#### [Task]
The exercise asks for every line of the data to be reproduced exactly.
■ ■ ■ ■ ■
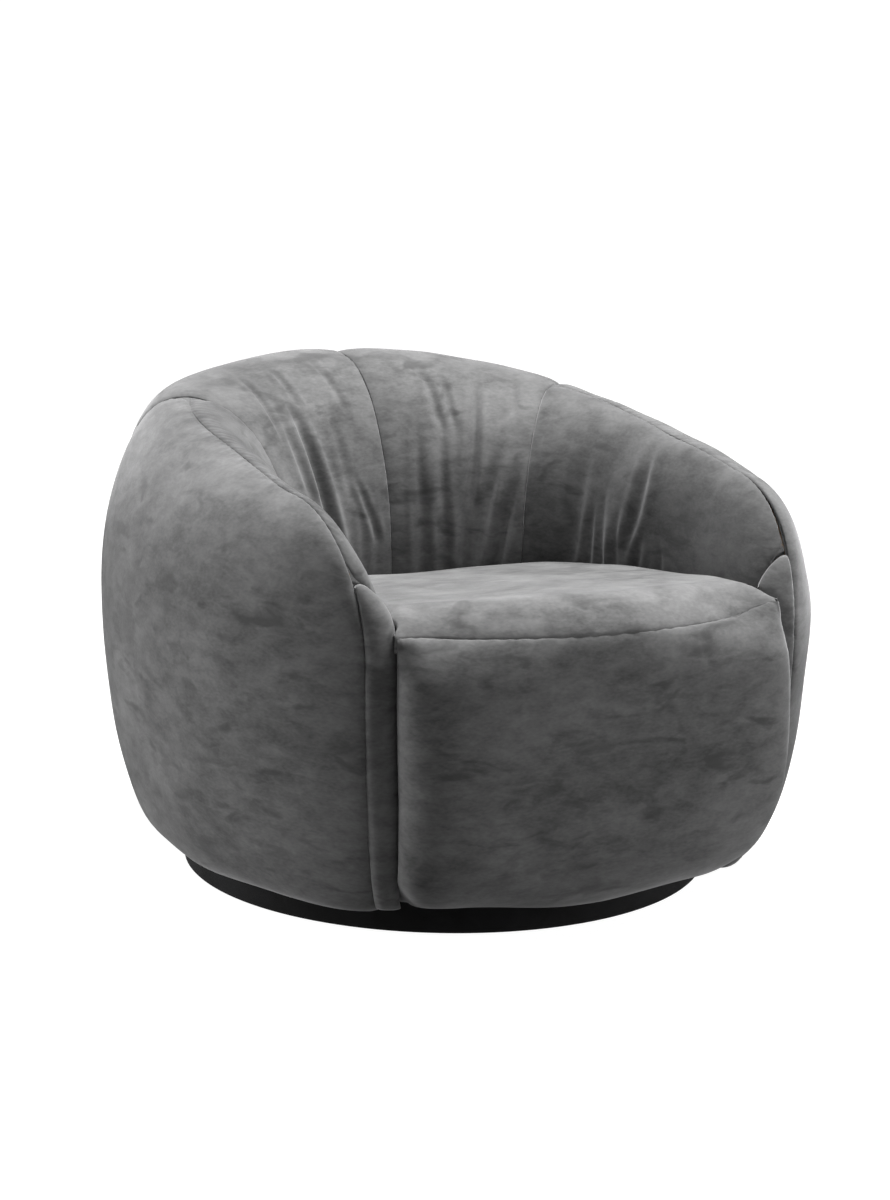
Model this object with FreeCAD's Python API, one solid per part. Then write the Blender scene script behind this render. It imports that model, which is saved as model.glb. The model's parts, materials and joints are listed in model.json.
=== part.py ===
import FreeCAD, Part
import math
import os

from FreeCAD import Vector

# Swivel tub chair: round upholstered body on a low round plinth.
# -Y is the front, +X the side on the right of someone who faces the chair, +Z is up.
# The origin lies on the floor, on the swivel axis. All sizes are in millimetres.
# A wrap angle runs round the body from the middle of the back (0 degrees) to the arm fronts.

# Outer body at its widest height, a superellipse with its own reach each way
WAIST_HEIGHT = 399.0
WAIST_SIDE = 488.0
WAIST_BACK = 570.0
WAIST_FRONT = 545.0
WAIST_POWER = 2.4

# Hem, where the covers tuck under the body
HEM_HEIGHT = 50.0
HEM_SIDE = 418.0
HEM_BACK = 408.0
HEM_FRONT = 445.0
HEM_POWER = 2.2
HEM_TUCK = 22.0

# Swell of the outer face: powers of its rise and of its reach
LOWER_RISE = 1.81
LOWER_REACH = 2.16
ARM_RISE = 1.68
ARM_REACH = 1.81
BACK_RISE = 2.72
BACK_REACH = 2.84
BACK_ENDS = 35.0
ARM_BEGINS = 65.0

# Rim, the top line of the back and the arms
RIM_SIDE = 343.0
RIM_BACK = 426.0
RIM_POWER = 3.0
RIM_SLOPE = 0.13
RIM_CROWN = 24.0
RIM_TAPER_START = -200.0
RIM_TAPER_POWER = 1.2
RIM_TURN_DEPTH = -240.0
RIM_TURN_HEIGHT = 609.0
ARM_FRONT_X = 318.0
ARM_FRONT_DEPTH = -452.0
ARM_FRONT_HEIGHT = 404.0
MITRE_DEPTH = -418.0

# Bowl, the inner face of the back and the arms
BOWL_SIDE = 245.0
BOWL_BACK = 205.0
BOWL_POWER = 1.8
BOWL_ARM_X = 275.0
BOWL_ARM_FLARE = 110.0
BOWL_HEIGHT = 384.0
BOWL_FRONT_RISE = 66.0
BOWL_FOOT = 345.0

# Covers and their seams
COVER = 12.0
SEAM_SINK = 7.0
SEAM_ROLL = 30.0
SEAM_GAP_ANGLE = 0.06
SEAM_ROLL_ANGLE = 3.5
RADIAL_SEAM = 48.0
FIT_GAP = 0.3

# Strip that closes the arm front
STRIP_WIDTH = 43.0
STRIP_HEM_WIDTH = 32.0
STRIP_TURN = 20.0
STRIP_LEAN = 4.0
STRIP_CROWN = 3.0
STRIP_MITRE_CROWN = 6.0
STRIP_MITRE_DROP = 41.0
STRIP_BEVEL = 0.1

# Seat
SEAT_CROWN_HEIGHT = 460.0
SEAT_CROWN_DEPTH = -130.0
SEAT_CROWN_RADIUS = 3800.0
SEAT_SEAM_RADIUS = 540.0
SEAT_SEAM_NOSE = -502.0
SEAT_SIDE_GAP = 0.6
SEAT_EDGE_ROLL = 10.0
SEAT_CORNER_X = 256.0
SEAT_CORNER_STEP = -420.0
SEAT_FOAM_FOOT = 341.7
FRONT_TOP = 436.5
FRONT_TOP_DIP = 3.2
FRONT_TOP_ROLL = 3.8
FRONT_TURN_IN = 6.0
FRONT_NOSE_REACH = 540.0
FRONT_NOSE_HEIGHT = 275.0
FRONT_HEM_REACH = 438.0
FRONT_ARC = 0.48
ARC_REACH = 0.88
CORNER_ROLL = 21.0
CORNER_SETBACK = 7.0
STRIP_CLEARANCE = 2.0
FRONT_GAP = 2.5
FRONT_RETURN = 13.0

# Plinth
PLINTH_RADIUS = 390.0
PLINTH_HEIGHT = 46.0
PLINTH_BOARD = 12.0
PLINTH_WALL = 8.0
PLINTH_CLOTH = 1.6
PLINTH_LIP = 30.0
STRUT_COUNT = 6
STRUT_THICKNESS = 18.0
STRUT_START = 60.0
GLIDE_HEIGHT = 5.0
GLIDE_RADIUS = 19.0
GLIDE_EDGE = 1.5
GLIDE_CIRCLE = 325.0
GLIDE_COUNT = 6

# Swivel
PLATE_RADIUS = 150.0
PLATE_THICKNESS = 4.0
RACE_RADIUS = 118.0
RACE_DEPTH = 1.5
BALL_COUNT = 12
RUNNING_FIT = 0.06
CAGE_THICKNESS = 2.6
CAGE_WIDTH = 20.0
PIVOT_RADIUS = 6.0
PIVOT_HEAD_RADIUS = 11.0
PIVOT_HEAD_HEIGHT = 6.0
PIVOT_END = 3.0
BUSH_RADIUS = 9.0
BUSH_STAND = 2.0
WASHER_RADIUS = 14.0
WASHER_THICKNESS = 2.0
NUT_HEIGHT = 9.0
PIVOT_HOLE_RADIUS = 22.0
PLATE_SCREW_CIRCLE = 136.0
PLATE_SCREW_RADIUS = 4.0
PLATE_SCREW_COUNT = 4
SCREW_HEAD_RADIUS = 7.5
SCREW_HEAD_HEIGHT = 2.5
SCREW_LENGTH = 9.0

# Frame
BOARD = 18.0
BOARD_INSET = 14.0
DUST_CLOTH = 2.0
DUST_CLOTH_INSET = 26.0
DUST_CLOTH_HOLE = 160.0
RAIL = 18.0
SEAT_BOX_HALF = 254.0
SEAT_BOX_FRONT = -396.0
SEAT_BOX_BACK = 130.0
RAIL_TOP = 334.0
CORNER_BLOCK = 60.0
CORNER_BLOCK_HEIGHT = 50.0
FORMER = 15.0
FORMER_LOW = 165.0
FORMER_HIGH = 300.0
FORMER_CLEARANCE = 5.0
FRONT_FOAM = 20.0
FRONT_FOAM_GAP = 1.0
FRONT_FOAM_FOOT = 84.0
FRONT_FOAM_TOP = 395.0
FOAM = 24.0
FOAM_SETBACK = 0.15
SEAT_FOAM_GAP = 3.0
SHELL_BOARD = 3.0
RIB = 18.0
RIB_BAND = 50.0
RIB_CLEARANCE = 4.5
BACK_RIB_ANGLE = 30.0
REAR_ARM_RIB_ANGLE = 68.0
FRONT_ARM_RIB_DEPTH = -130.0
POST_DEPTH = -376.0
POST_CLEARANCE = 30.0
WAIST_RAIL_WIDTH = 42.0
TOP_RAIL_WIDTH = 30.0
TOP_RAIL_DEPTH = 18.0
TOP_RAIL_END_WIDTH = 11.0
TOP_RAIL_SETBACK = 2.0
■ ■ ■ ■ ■
#### [Answer to the exercise]
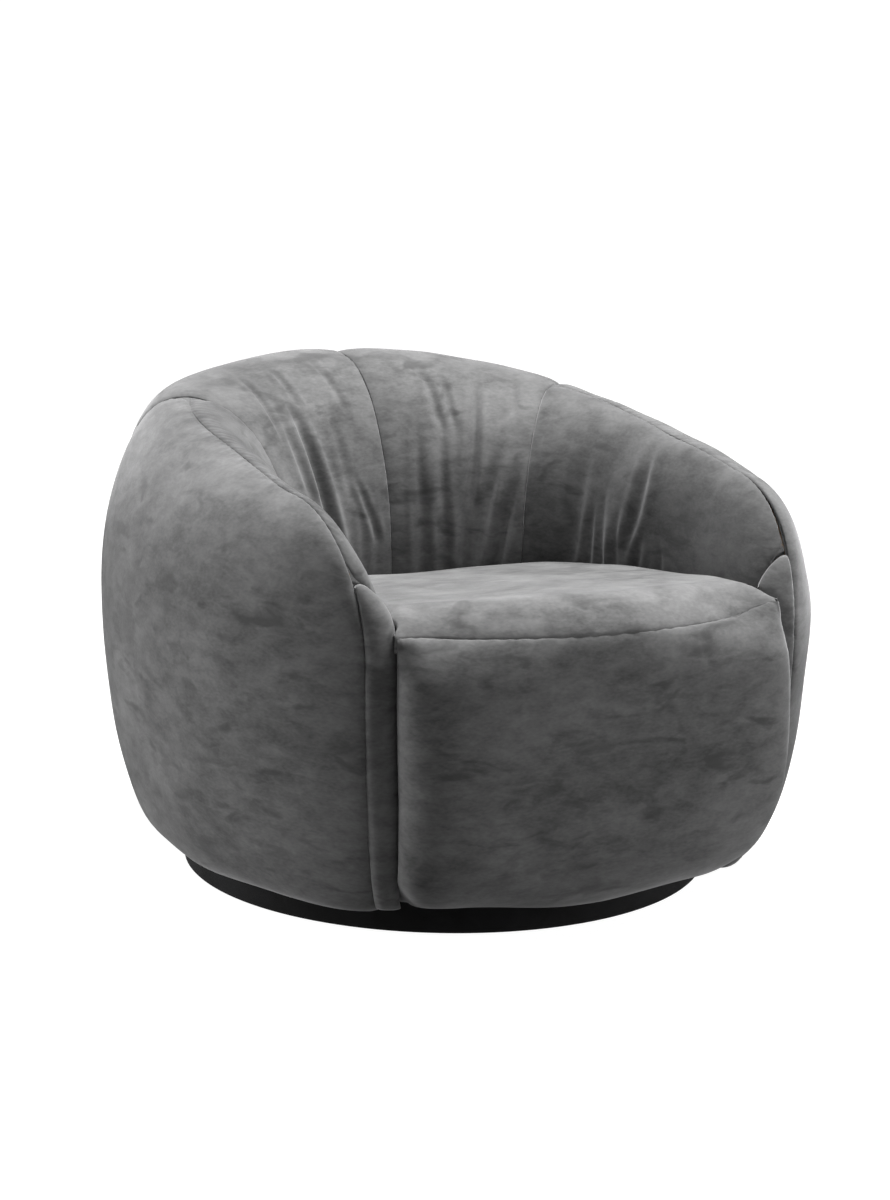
Model this object with FreeCAD's Python API, one solid per part. Then write the Blender scene script behind this render. It imports that model, which is saved as model.glb. The model's parts, materials and joints are listed in model.json.
=== part.py ===
import FreeCAD, Part
import math
import os

from FreeCAD import Vector

# Swivel tub chair: round upholstered body on a low round plinth.
# -Y is the front, +X the side on the right of someone who faces the chair, +Z is up.
# The origin lies on the floor, on the swivel axis. All sizes are in millimetres.
# A wrap angle runs round the body from the middle of the back (0 degrees) to the arm fronts.

# Outer body at its widest height, a superellipse with its own reach each way
WAIST_HEIGHT = 399.0
WAIST_SIDE = 488.0
WAIST_BACK = 570.0
WAIST_FRONT = 545.0
WAIST_POWER = 2.4

# Hem, where the covers tuck under the body
HEM_HEIGHT = 50.0
HEM_SIDE = 418.0
HEM_BACK = 408.0
HEM_FRONT = 445.0
HEM_POWER = 2.2
HEM_TUCK = 22.0

# Swell of the outer face: powers of its rise and of its reach
LOWER_RISE = 1.81
LOWER_REACH = 2.16
ARM_RISE = 1.68
ARM_REACH = 1.81
BACK_RISE = 2.72
BACK_REACH = 2.84
BACK_ENDS = 35.0
ARM_BEGINS = 65.0

# Rim, the top line of the back and the arms
RIM_SIDE = 343.0
RIM_BACK = 426.0
RIM_POWER = 3.0
RIM_SLOPE = 0.13
RIM_CROWN = 24.0
RIM_TAPER_START = -200.0
RIM_TAPER_POWER = 1.2
RIM_TURN_DEPTH = -240.0
RIM_TURN_HEIGHT = 609.0
ARM_FRONT_X = 318.0
ARM_FRONT_DEPTH = -452.0
ARM_FRONT_HEIGHT = 404.0
MITRE_DEPTH = -418.0

# Bowl, the inner face of the back and the arms
BOWL_SIDE = 245.0
BOWL_BACK = 205.0
BOWL_POWER = 1.8
BOWL_ARM_X = 275.0
BOWL_ARM_FLARE = 110.0
BOWL_HEIGHT = 384.0
BOWL_FRONT_RISE = 66.0
BOWL_FOOT = 345.0

# Covers and their seams
COVER = 12.0
SEAM_SINK = 7.0
SEAM_ROLL = 30.0
SEAM_GAP_ANGLE = 0.06
SEAM_ROLL_ANGLE = 3.5
RADIAL_SEAM = 48.0
FIT_GAP = 0.3

# Strip that closes the arm front
STRIP_WIDTH = 43.0
STRIP_HEM_WIDTH = 32.0
STRIP_TURN = 20.0
STRIP_LEAN = 4.0
STRIP_CROWN = 3.0
STRIP_MITRE_CROWN = 6.0
STRIP_MITRE_DROP = 41.0
STRIP_BEVEL = 0.1

# Seat
SEAT_CROWN_HEIGHT = 460.0
SEAT_CROWN_DEPTH = -130.0
SEAT_CROWN_RADIUS = 3800.0
SEAT_SEAM_RADIUS = 540.0
SEAT_SEAM_NOSE = -502.0
SEAT_SIDE_GAP = 0.6
SEAT_EDGE_ROLL = 10.0
SEAT_CORNER_X = 256.0
SEAT_CORNER_STEP = -420.0
SEAT_FOAM_FOOT = 341.7
FRONT_TOP = 436.5
FRONT_TOP_DIP = 3.2
FRONT_TOP_ROLL = 3.8
FRONT_TURN_IN = 6.0
FRONT_NOSE_REACH = 540.0
FRONT_NOSE_HEIGHT = 275.0
FRONT_HEM_REACH = 438.0
FRONT_ARC = 0.48
ARC_REACH = 0.88
CORNER_ROLL = 21.0
CORNER_SETBACK = 7.0
STRIP_CLEARANCE = 2.0
FRONT_GAP = 2.5
FRONT_RETURN = 13.0

# Plinth
PLINTH_RADIUS = 390.0
PLINTH_HEIGHT = 46.0
PLINTH_BOARD = 12.0
PLINTH_WALL = 8.0
PLINTH_CLOTH = 1.6
PLINTH_LIP = 30.0
STRUT_COUNT = 6
STRUT_THICKNESS = 18.0
STRUT_START = 60.0
GLIDE_HEIGHT = 5.0
GLIDE_RADIUS = 19.0
GLIDE_EDGE = 1.5
GLIDE_CIRCLE = 325.0
GLIDE_COUNT = 6

# Swivel
PLATE_RADIUS = 150.0
PLATE_THICKNESS = 4.0
RACE_RADIUS = 118.0
RACE_DEPTH = 1.5
BALL_COUNT = 12
RUNNING_FIT = 0.06
CAGE_THICKNESS = 2.6
CAGE_WIDTH = 20.0
PIVOT_RADIUS = 6.0
PIVOT_HEAD_RADIUS = 11.0
PIVOT_HEAD_HEIGHT = 6.0
PIVOT_END = 3.0
BUSH_RADIUS = 9.0
BUSH_STAND = 2.0
WASHER_RADIUS = 14.0
WASHER_THICKNESS = 2.0
NUT_HEIGHT = 9.0
PIVOT_HOLE_RADIUS = 22.0
PLATE_SCREW_CIRCLE = 136.0
PLATE_SCREW_RADIUS = 4.0
PLATE_SCREW_COUNT = 4
SCREW_HEAD_RADIUS = 7.5
SCREW_HEAD_HEIGHT = 2.5
SCREW_LENGTH = 9.0

# Frame
BOARD = 18.0
BOARD_INSET = 14.0
DUST_CLOTH = 2.0
DUST_CLOTH_INSET = 26.0
DUST_CLOTH_HOLE = 160.0
RAIL = 18.0
SEAT_BOX_HALF = 254.0
SEAT_BOX_FRONT = -396.0
SEAT_BOX_BACK = 130.0
RAIL_TOP = 334.0
CORNER_BLOCK = 60.0
CORNER_BLOCK_HEIGHT = 50.0
FORMER = 15.0
FORMER_LOW = 165.0
FORMER_HIGH = 300.0
FORMER_CLEARANCE = 5.0
FRONT_FOAM = 20.0
FRONT_FOAM_GAP = 1.0
FRONT_FOAM_FOOT = 84.0
FRONT_FOAM_TOP = 395.0
FOAM = 24.0
FOAM_SETBACK = 0.15
SEAT_FOAM_GAP = 3.0
SHELL_BOARD = 3.0
RIB = 18.0
RIB_BAND = 50.0
RIB_CLEARANCE = 4.5
BACK_RIB_ANGLE = 30.0
REAR_ARM_RIB_ANGLE = 68.0
FRONT_ARM_RIB_DEPTH = -130.0
POST_DEPTH = -376.0
POST_CLEARANCE = 30.0
WAIST_RAIL_WIDTH = 42.0
TOP_RAIL_WIDTH = 30.0
TOP_RAIL_DEPTH = 18.0
TOP_RAIL_END_WIDTH = 11.0
TOP_RAIL_SETBACK = 2.0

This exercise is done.